Pakistani administrations, including the present one, rely on a set of policy decisions that have not varied over time premised not on empirical data but on interactions with either (i) stakeholders who have an inherent interest in seeking fiscal and monetary incentives, or (ii) surveys which may have an inherent experimenter bias.

Five major export industries for example have traditionally been extended fiscal and monetary incentives, including a low discount rate, zero rating of sales tax, as well as utility charges comparable to those available to their competitors in other countries which require from the perspective of the treasury lower revenue collection, cross subsidization at best and budgeted subsidies at worst. This is not to argue that the assumptions have been flawed but to emphasize that an empirical study as opposed to an interaction with stakeholders is the right way to proceed before committing to a policy/strategy.

In economic theory, a lower than the market value of a currency makes exports competitive internationally, a policy that the US has accused China of supporting, while it would negatively impact on imports, thereby reducing the current account deficit. However, in the case of Pakistan, the linkage between exports and the external value of the rupee has not been established and this was clearly revealed during 2018 till March 2020 with a massive rupee depreciation. At the same time imports were curtailed that did result in current account deficit containment but at the cost of (i) stifling of economic activity as import of raw materials was no longer economically feasible; and (ii) a massive rise in domestic inflation as oil and products/cooking oil imports became prohibitively expensive. Pakistan is on a market-based exchange rate system, and the rupee is not determined by market forces as in the US, the UK or EU, and hence there is a need to revisit the exchange rate depreciation from May 2021 at 153 rupees to the dollar to over 167 rupees to the dollar today especially as disorderly market conditions prevail given the daily influx of between 5 and 7 million dollars a day has ceased subsequent to the Taliban take-over of Afghanistan.

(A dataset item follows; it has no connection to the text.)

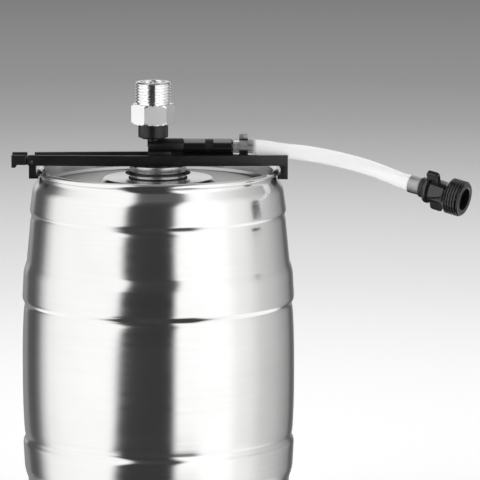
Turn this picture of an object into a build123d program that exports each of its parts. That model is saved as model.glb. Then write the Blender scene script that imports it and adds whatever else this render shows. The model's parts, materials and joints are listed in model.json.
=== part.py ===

Pakistani governments place great reliance on survey results. Two come to mind. First and foremost, the significant improvement in ease of doing business survey, undertaken by the World Bank, continues to be cited by the Cabinet; however, the World Bank has rightly abandoned this survey as Pakistan’s rating improved in ease of doing business at a time when productivity plummeted to around 1.5 percent pre-pandemic. And secondly, the business confidence survey that maybe subject to considerable experimenter bias. Before extending incentives/subsiding inputs including electricity it is, therefore, necessary to determine the causal link between the incentive and the resulting output which necessitates relying on empirical data as opposed to surveys.